Японские советники, которые не были допущены к присутствию на княжеском съезде в качестве «иностранных наблюдателей», осаждали генерал-майора семёновской армии фон Унгерна-Штернберга. Думается, что он в какой-то мере удовлетворил профессиональное любопытство разведчиков императорского Генерального штаба:
— Скажите, господин барон, почему была подарена именно шкура белой выдры, которая родится раз в сто лет?
— Как почему? Атаман ещё с Первой мировой войны носит шапку из степной выдры.
— Ну и что?
— А то, что монголам это страшно нравится. Теперь из белой выдры атаману сошьют новую шапку.
— А вы, господин барон, уверены, что это точно выдра, а не белый бобёр? Ведь он попадается охотникам гораздо чаще.
— А почему вы считаете, господа советники, что подарок не выдра, а бобёр?
— Ну, как же, барон. Ведь вас считают непревзойдённым знатоком буддистского Востока.
— При чём здесь буддизм?
— А при том, что по монгольским верованиям белый бобёр есть ценнейший талисман для охраны в ратных подвигах.
— Премного благодарен, господа, за такие сведения. Непременно и у меня будет где-нибудь висеть хвост белого бобра...
Княжеский съезд настроил против атамана Семёнова власти тогдашнего Китая. В Пекине и не помышляли отдавать в состав Великой Монголии хотя бы часть своих степных владений. Тогда Семёнов на своём личном бронепоезде «Атаман» прибыл во Владивосток. Представители союзного командования Антанты вежливо «напомнили» новоявленному цин-вану, что в Токио монгольскую делегацию просто не пустят:
— Почему, скажите, не пустят на острова моего Нэйсэ-гэгена? Он же уже заявлял корреспондентам о дружбе с Японией.
— Потому что он никого не представляет, кроме своей личности. Это же обыкновенная марионетка на день-другой. Да ещё к тому же сомнительного аристократического происхождения.
— Однако он глава монгольского кабинета. Есть министры, есть государственная печать. Шьётся государственный флаг.
— Пусть шьётся. Под этим флагом нет ни народа, ни армии, ни столицы. Только личное ваше пожелание, господин атаман...
Семёнов проявил известное благоразумие. Он не стал настаивать на «существовании» Великой Монголии и отбыл из Владивостока обратно в Читу. Там его ждал ворох телеграмм от адмирала Колчака: тяжёлые бои с Красной Армией шли на берегах Волги, в низовьях да Камы и на Южном Урале. А в тылу бушевало пламя крестьянских восстаний. Верховный правитель просил у своего «самостийного генерала» хотя бы тысячу солдат Минусинского фронта против партизанской армии Кравченко.
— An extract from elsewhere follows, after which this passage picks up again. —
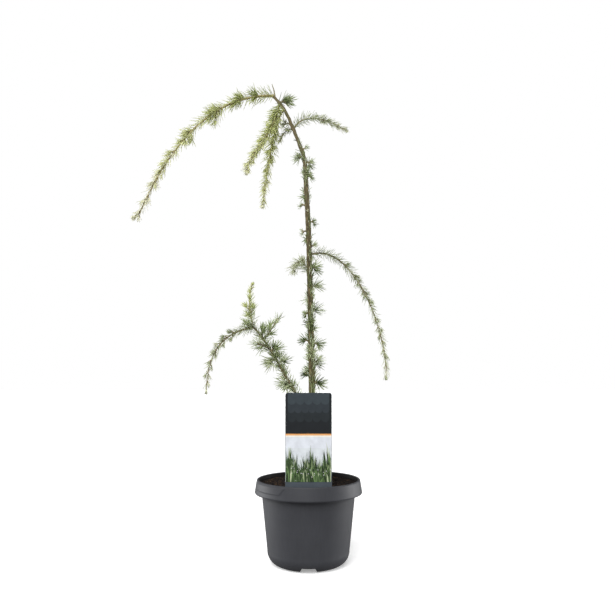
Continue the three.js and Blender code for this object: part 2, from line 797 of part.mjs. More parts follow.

Семёнов приказал по телеграфу ответить Омску:
— У меня есть большие дела, чем воевать с большевиками за пределами Забайкальского края.
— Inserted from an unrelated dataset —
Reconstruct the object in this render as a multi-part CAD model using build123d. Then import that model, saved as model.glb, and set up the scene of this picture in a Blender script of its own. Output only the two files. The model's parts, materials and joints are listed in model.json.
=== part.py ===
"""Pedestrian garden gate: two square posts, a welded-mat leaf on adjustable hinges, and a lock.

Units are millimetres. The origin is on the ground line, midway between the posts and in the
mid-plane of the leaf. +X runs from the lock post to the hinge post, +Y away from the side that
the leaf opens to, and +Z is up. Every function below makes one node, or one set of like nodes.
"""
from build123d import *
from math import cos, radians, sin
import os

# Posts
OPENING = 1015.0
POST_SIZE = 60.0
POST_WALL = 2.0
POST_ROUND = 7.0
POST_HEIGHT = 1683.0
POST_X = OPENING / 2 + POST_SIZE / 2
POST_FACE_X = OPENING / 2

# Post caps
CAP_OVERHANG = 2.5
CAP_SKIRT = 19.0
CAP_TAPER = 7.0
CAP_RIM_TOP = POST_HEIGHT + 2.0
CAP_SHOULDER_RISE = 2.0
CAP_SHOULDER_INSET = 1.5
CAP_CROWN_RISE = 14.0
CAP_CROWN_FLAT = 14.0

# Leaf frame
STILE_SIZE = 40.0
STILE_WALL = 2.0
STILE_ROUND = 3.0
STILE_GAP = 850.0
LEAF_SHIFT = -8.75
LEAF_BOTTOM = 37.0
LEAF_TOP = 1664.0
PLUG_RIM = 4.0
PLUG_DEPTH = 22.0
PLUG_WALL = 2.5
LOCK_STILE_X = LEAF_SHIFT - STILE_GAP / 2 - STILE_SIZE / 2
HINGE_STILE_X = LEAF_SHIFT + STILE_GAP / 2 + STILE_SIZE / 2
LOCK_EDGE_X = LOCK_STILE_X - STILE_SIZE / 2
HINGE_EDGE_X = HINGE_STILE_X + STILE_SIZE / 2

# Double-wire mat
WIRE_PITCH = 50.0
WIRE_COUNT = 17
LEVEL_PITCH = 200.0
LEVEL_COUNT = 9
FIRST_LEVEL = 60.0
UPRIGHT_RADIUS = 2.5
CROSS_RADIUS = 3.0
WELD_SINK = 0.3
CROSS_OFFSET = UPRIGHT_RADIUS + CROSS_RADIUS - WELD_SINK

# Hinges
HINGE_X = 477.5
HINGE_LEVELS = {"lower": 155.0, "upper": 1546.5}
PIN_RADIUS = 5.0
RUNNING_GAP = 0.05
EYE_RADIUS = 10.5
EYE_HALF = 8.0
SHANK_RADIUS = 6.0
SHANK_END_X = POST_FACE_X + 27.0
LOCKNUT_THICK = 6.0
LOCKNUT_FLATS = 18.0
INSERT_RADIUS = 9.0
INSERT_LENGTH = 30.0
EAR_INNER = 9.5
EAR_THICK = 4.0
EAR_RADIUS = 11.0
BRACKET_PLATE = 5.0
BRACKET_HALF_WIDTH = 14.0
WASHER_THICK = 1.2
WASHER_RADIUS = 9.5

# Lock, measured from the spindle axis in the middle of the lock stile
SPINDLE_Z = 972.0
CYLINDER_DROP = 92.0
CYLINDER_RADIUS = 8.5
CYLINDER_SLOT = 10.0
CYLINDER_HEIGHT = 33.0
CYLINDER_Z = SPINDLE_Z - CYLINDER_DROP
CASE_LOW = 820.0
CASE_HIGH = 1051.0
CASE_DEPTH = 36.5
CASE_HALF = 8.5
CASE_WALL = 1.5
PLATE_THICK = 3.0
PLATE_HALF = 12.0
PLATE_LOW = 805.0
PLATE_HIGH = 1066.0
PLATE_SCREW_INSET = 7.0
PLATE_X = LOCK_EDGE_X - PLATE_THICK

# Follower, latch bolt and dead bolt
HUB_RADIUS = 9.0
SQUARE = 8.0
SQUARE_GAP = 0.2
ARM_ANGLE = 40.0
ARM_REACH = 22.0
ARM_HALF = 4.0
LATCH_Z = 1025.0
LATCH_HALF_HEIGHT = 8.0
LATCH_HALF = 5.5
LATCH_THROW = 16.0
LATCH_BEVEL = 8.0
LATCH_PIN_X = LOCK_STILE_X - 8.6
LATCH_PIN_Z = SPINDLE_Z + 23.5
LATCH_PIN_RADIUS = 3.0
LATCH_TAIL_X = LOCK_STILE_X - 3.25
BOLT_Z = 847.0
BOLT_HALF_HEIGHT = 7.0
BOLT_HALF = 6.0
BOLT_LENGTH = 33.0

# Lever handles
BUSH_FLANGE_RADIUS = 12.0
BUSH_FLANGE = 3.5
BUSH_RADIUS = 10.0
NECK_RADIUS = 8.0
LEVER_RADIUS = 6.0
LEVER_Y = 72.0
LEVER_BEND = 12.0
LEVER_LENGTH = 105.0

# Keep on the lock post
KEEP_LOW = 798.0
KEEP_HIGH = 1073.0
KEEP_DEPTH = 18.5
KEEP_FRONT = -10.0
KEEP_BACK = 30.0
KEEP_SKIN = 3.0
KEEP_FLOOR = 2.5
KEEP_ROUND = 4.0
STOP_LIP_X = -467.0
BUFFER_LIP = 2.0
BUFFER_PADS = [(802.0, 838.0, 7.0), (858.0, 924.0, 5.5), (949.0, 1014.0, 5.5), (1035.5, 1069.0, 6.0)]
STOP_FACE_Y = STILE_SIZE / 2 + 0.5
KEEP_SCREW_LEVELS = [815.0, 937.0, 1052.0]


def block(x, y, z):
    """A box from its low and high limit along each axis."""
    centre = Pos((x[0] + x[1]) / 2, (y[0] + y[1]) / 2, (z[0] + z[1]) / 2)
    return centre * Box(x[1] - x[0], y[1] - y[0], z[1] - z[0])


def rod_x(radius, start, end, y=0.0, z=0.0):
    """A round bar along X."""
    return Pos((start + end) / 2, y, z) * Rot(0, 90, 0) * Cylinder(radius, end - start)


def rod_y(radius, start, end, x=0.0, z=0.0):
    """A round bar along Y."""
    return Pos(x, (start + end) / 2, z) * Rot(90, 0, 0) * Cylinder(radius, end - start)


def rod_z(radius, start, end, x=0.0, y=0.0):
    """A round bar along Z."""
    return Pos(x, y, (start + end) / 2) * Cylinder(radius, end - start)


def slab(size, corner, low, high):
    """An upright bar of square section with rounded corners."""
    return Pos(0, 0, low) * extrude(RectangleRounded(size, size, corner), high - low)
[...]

Из Омска пришло подтверждение приказа Верховного правителя России. «Разгневанный» атаман приказал повторить свой ответ и добавить к вышесказанному:
— Всю ответственность на вооружённую и политическую борьбу с большевиками в Забайкалье я возлагаю на себя. Здесь мне советчиков не надо...
Ни атаман Семёнов, ни барон Унгерн тогда ещё не знали, что японцы стали делать в Маньчжурии ставку на восходящую сильную личность — маньчжурского генерал-инспектора Чжан Цзолиня. Он имел собственную, хорошо вооружённую армию, которая готовилась к вступлению в области Внутренней Монголии. Не знали «мечтатели» о Великой Монголии, что китайские генералы всерьёз занялись планированием захвата Халхи.
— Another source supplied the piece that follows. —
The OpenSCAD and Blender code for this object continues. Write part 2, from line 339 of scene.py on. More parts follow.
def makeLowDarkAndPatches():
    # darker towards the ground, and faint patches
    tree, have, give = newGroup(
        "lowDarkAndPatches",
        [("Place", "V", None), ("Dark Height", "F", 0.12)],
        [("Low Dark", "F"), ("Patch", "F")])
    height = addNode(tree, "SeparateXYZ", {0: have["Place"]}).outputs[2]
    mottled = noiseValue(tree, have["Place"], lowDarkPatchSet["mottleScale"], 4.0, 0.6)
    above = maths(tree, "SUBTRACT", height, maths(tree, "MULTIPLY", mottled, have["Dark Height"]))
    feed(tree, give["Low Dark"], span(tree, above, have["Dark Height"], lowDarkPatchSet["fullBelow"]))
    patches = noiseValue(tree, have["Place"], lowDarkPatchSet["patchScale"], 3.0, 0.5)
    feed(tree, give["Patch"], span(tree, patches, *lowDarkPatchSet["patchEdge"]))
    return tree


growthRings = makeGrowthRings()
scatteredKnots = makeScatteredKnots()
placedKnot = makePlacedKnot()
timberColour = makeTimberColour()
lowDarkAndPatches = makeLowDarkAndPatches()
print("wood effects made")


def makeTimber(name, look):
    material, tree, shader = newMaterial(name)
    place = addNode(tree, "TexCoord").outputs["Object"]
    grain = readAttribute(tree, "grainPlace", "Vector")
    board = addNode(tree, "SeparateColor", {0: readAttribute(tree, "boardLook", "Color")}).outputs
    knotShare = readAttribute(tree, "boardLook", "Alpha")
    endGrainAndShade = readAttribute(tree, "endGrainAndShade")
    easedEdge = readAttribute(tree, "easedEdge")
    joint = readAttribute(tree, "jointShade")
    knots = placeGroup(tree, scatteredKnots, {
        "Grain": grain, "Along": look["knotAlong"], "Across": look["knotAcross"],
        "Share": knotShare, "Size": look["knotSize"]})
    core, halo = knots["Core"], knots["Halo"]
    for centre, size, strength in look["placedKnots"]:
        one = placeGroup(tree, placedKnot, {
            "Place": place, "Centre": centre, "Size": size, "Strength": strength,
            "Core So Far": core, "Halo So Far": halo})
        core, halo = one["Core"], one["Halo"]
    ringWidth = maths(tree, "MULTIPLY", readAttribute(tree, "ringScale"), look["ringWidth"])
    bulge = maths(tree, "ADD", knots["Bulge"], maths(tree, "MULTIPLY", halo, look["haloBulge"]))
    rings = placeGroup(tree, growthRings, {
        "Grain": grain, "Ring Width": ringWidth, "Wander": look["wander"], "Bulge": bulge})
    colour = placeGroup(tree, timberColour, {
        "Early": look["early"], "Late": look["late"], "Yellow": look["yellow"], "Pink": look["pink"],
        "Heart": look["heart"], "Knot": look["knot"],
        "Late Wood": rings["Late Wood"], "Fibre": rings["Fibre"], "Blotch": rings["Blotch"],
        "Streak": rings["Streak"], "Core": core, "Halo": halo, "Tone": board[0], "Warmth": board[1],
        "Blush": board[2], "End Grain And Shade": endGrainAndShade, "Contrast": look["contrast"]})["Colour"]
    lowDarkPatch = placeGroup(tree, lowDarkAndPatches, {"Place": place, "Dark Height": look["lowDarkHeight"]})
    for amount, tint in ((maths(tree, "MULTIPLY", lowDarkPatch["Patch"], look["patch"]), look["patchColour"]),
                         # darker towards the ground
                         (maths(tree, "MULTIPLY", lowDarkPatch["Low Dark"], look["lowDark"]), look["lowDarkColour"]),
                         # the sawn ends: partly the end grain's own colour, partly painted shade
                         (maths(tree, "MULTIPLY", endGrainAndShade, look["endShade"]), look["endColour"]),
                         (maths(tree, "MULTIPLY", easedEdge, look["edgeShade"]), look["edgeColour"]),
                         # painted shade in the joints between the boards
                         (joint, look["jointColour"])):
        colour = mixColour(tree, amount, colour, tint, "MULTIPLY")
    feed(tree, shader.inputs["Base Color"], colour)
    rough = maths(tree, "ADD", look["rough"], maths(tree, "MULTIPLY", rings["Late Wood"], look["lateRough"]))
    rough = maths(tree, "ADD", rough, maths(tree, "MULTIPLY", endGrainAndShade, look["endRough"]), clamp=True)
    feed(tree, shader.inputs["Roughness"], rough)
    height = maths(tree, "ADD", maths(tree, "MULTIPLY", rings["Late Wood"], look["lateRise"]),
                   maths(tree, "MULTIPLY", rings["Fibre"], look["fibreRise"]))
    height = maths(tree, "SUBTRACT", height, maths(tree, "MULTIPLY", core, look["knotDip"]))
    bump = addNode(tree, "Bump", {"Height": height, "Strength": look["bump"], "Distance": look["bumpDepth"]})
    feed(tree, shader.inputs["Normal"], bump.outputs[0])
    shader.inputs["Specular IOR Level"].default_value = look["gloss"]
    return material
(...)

Впрочем, и тот, и другой могли бы об этом узнать своевременно. Но их японские советники, прежде всего разведчик Курок и, сочли излишним обогащать такой информацией двух белоказачьих генералов. Тем более, что старший из них создал откровенно мифическое Даурское правительство под председательством монгольского князя Нэйсэ-гэгена Мэндэбаяра. Хотя его формирование и проходило при заинтересованном присутствии японского капитана Судзуки.